What prompted me to write this post was an article in National Review Online written by a student a Harvard Law School, Joel Alicea. The title of Joel’s article is Questioning the Supreme Court’s Supremacy and what caught my eye was this:
The most dramatic challenge to the Supreme Court’s authority as the ultimate constitutional interpreter has come from former speaker of the House Newt Gingrich, who gave a speech at the Value Voters Summit earlier this month asserting that the constitutional judgments of the president and Congress are entitled to as much respect as those of the Court. Mr. Gingrich promised that, as president, he would challenge the Court’s role as the final arbiter of constitutional meaning — he would even ignore a Court decision if he strongly believed that the Court’s judgment on an important issue was contrary to the true meaning of the Constitution.
If you read the article, you will find that a number of intellectuals and pundits do in fact support the idea that the Supreme Court is the final arbiter of the Constitution. To me the idea is absurd on its face. If the Supreme Court had the final word we would not be a constitutional republic but a constitutional oligarchy. The members of the Supreme Court are not elected by the people. The Supreme Court is not an equal branch of our federal government.The most powerful branch of government is the two houses of Congress. The House controls the purse strings and together with the Senate they can impeach a President or a federal judge.
Getting back on point. Since our founding, our elected presidents and congressmen and senators and our appointed Supreme Court justices have in general not lived-up to their oaths to preserve, protect and, defend our constitution. And, we the people have shirked our responsiblity to elect those that would honor the oath they take.
Well, we can’t go back in time and have a do-over, unfortunately. But, if enough of the electorate want to begin a do-over in the next election cycles, we could bring about tremendous change in this country solely by returning to the Constitution’s original intent.
What if we elected in 2012 a President that was well versed in the Constitution and its original intent and who took his/her oath of office very seriously? What could he/she do? Plenty! Theoretically and constitutionally, this new President could, without the consent of Congress, decide that thousands of our federal laws were not constitutional and, therefore, tell the justice department to stop enforcing those laws. This new president could unilaterally decide that any number of government agencies were unconstitutional and, therefore, shut them down. There are two parts to deciding if a law or an agency is unconstitutional. Something can be unconstitutional because it violates our inalienable rights. Something may be unconstitutional for the federal government but not necessarily unconstitutional for a state or local government.
Other than public opinion pressure, there is nothing to stop a president from taking such measures except impeachment. As long as this President had sufficient support in Congress, he/she could not be stopped from taking such measures.

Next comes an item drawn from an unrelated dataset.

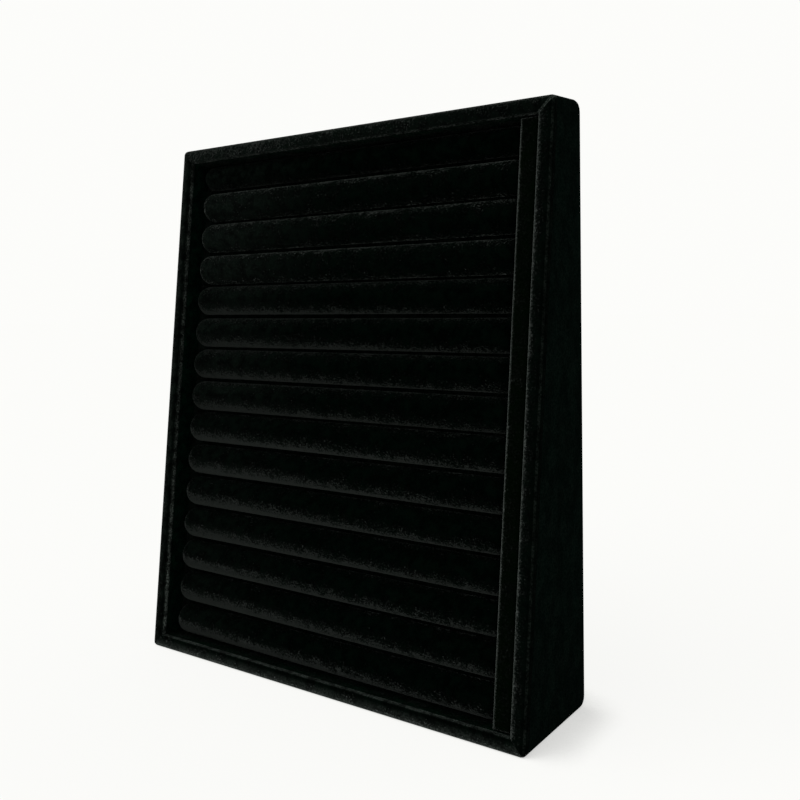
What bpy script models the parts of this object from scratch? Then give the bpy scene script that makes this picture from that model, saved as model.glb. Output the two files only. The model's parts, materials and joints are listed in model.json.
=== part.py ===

There is also much a new Congress could do. If the votes are there, they could review all past Supreme Court decisions and decide if some of them should be declared unconstitutional.
Obviously, how far and how fast a president or congress moved to declare laws and Supreme Court decisions unconstitutional would have to be tempered by politics. For in the end, it is the people that have the final word and the people don’t necessarily make their decisions based on their interpretation of the Constitution, do they? My point is, even taking politics into account, there is much a new president and anew congress could do. They have the power and they have the obligation of their oaths to do what is right constitutionally.
Well, that’s what I’m thinking. What are your thoughts?
My blogging friend, AOW at Always On Watch just left me a message with a suggestion that I read a quote made by Milton Friedman refering to John F. Kennedy’s innaugural address tat was carried in American Spectator article. Her reasoning for the suggestion was not related to this post but I find that it fits very well and so I am sharing it here:
“In a much quoted passage in his inaugural address, President Kennedy said, “Ask not what your country can do for you – ask what you can do for your country.” Neither half of the statement expresses a relation between the citizen and his government that is worthy of the ideals of free men in a free society. The paternalistic “what your country can do for you” implies that government is the patron, the citizen the ward, a view that is at odds with the free man’s belief in his own responsibility for his own destiny. The organismic, “what you can do for your ‘country” implies the government is the master or the deity, the citizen, the servant or the votary.To the free man, the country is the collection of individuals who compose it, not something over and above them. He is proud of a common heritage and loyal to common traditions. But he regards government as a means, an instrumentality, neither a grantor of favors and gifts, nor a master or god to be blindly worshipped and served. He recognizes no national goal except as it is the consensus of the goals that the citizens severally serve. He recognizes no national purpose except as it is the consensus of the purposes for which the citizens severally strive.
The free man will ask neither what his country can do for him nor what he can do for his country. He will ask rather “What can I and my compatriots do through government” to help us discharge our individual responsibilities, to achieve our several goals and purposes, and above all, to protect our freedom? And he will accompany this question with another: How can we keep the government we create from becoming a Frankenstein that will destroy the very freedom we establish it to protect?